- Your goal -
Please set down exactly the lines of the listing below from the line containing "Model this object" through the line containing "back_fold_v = 98; // [97:0.5:99]", both lines included, leaving out all other lines.

** begin Data provided **

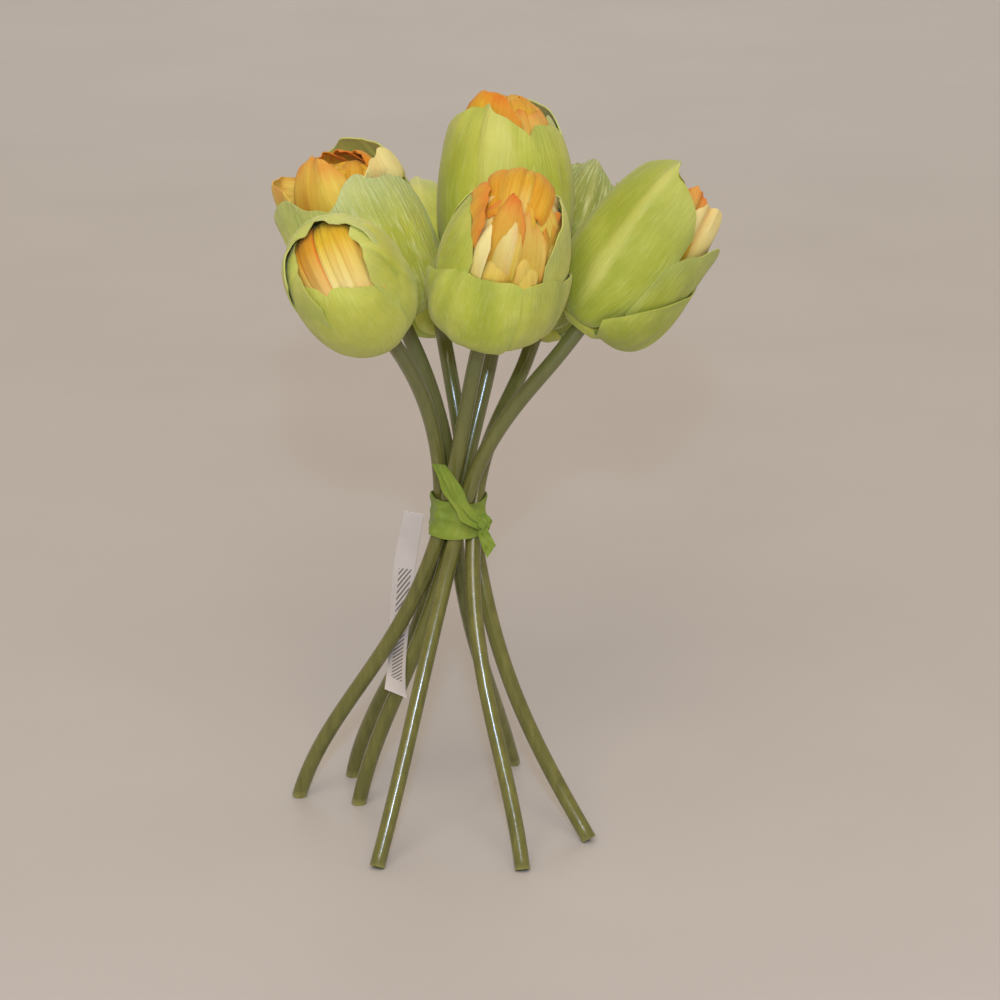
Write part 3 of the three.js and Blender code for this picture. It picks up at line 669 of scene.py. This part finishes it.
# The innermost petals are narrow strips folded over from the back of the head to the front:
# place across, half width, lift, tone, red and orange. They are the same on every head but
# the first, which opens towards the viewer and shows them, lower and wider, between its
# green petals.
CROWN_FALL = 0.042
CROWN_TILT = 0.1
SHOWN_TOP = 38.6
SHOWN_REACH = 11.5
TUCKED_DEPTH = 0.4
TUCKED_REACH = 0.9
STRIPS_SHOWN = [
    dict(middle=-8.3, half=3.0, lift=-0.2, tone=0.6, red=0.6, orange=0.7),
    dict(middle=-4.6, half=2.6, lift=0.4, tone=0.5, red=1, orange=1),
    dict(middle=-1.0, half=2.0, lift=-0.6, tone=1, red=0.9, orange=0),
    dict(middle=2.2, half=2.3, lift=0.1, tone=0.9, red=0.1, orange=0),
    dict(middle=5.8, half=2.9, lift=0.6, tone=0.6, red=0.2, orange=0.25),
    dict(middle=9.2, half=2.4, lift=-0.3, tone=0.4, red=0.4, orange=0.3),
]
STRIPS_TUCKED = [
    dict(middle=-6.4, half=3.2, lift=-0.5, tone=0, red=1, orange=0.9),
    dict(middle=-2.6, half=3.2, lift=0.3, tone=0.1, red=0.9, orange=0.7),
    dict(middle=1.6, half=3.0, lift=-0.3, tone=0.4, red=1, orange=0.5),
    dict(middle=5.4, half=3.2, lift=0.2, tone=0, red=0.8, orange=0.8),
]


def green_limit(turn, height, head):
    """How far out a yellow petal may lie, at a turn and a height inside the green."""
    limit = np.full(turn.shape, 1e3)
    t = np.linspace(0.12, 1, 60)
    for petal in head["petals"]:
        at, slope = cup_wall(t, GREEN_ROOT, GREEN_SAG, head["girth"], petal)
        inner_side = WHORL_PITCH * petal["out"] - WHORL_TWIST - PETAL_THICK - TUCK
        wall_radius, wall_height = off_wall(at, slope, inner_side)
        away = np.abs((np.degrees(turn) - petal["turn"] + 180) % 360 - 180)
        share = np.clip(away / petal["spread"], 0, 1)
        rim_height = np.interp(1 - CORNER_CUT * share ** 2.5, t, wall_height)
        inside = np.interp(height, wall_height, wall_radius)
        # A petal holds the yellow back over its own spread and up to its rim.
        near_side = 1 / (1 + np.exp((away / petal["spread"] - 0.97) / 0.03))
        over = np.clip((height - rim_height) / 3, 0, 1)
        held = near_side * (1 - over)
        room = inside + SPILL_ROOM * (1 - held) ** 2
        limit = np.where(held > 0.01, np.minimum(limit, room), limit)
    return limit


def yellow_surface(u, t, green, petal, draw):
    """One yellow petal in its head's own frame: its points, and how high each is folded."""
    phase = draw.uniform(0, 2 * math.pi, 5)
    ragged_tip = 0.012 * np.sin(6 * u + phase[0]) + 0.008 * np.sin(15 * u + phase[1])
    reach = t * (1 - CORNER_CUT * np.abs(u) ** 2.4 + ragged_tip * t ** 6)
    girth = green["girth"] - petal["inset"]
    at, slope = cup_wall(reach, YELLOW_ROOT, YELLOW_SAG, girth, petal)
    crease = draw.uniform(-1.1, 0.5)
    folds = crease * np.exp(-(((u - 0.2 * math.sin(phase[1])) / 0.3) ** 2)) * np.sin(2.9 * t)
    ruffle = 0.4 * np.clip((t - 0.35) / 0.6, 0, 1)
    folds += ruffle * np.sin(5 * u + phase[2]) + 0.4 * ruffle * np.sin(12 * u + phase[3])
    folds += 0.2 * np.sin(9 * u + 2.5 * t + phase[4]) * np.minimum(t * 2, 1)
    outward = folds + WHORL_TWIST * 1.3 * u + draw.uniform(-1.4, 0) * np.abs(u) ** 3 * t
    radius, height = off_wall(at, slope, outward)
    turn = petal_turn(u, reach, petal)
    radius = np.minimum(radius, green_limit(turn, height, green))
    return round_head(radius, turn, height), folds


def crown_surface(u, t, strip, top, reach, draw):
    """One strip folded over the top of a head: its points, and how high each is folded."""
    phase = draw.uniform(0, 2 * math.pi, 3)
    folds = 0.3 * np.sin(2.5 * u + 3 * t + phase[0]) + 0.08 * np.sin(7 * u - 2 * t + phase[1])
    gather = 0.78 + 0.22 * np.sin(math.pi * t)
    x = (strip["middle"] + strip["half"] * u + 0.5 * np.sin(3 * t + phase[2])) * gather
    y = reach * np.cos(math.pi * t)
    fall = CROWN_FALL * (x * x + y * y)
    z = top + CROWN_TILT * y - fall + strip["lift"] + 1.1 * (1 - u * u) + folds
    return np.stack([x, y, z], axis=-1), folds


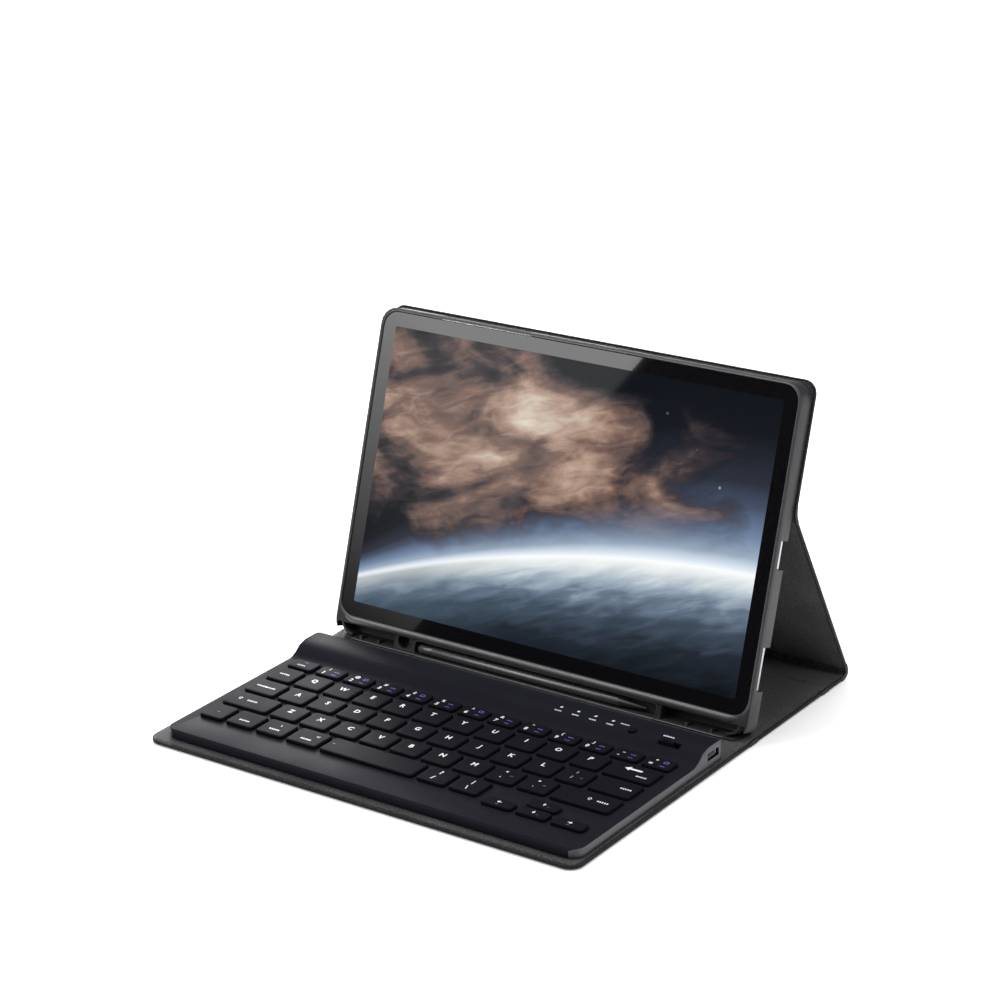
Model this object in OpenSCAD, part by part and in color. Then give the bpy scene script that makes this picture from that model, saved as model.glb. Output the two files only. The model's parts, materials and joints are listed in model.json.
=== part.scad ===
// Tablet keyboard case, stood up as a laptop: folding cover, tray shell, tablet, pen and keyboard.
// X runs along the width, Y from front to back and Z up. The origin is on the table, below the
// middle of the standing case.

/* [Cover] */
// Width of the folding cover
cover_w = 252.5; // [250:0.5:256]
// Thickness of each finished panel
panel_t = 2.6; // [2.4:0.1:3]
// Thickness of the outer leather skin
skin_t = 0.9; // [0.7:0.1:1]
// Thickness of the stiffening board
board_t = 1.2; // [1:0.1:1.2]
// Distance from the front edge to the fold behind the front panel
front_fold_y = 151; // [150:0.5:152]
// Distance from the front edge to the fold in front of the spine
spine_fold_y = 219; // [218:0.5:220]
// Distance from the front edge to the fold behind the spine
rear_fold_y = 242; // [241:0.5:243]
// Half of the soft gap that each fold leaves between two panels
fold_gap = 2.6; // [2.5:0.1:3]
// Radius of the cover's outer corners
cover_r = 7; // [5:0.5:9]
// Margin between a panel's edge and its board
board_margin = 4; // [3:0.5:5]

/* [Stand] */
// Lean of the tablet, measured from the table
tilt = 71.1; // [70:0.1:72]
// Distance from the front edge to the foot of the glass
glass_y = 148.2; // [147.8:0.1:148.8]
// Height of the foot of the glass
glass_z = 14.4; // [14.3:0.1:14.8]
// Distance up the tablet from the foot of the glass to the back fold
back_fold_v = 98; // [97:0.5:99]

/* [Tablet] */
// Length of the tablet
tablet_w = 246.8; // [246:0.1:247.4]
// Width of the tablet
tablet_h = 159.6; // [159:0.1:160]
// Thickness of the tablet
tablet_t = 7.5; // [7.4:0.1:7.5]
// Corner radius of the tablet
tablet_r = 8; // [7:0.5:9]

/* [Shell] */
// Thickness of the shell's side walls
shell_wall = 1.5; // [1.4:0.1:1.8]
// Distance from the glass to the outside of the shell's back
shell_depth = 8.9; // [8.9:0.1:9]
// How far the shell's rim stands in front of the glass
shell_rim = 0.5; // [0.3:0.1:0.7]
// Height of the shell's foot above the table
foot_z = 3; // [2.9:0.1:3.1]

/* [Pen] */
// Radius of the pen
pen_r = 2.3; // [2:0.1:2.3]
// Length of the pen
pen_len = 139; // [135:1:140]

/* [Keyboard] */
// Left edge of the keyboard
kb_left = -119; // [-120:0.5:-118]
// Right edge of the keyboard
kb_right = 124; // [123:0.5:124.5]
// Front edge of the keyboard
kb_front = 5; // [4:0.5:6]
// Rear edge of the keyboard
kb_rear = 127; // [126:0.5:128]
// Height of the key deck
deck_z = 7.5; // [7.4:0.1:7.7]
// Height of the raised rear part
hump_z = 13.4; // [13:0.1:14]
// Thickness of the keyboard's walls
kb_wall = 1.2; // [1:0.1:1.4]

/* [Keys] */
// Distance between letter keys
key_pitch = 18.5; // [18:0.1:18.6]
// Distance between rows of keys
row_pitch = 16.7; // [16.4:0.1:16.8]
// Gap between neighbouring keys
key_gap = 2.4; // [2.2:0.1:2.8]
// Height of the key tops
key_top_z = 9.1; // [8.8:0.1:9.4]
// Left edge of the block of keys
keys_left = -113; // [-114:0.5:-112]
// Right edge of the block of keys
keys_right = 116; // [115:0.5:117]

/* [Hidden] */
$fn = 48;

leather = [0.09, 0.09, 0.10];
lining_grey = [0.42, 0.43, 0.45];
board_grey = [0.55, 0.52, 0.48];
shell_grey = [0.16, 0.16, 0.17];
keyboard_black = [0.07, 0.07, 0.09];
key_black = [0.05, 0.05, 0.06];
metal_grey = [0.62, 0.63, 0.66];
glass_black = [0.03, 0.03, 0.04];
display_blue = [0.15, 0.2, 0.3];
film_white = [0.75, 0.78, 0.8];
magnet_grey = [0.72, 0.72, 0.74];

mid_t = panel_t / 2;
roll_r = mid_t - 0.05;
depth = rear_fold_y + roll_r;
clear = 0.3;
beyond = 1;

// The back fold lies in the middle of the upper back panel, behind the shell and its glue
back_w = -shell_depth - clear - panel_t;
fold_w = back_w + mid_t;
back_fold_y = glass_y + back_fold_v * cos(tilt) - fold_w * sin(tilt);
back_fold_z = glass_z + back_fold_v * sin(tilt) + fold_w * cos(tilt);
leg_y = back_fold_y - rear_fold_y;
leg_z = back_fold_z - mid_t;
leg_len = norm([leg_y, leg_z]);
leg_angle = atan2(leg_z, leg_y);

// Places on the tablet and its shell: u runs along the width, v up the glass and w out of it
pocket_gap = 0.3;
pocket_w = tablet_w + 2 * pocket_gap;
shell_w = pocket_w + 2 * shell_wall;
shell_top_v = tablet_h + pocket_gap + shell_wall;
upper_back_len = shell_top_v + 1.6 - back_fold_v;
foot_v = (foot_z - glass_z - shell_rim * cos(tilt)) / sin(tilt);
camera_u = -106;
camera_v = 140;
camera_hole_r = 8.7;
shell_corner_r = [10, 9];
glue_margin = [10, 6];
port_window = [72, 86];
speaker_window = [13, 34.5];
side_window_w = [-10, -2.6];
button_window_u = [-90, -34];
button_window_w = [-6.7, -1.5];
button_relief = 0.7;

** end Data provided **

- Answer to the problem -
Model this object in OpenSCAD, part by part and in color. Then give the bpy scene script that makes this picture from that model, saved as model.glb. Output the two files only. The model's parts, materials and joints are listed in model.json.
=== part.scad ===
// Tablet keyboard case, stood up as a laptop: folding cover, tray shell, tablet, pen and keyboard.
// X runs along the width, Y from front to back and Z up. The origin is on the table, below the
// middle of the standing case.

/* [Cover] */
// Width of the folding cover
cover_w = 252.5; // [250:0.5:256]
// Thickness of each finished panel
panel_t = 2.6; // [2.4:0.1:3]
// Thickness of the outer leather skin
skin_t = 0.9; // [0.7:0.1:1]
// Thickness of the stiffening board
board_t = 1.2; // [1:0.1:1.2]
// Distance from the front edge to the fold behind the front panel
front_fold_y = 151; // [150:0.5:152]
// Distance from the front edge to the fold in front of the spine
spine_fold_y = 219; // [218:0.5:220]
// Distance from the front edge to the fold behind the spine
rear_fold_y = 242; // [241:0.5:243]
// Half of the soft gap that each fold leaves between two panels
fold_gap = 2.6; // [2.5:0.1:3]
// Radius of the cover's outer corners
cover_r = 7; // [5:0.5:9]
// Margin between a panel's edge and its board
board_margin = 4; // [3:0.5:5]

/* [Stand] */
// Lean of the tablet, measured from the table
tilt = 71.1; // [70:0.1:72]
// Distance from the front edge to the foot of the glass
glass_y = 148.2; // [147.8:0.1:148.8]
// Height of the foot of the glass
glass_z = 14.4; // [14.3:0.1:14.8]
// Distance up the tablet from the foot of the glass to the back fold
back_fold_v = 98; // [97:0.5:99]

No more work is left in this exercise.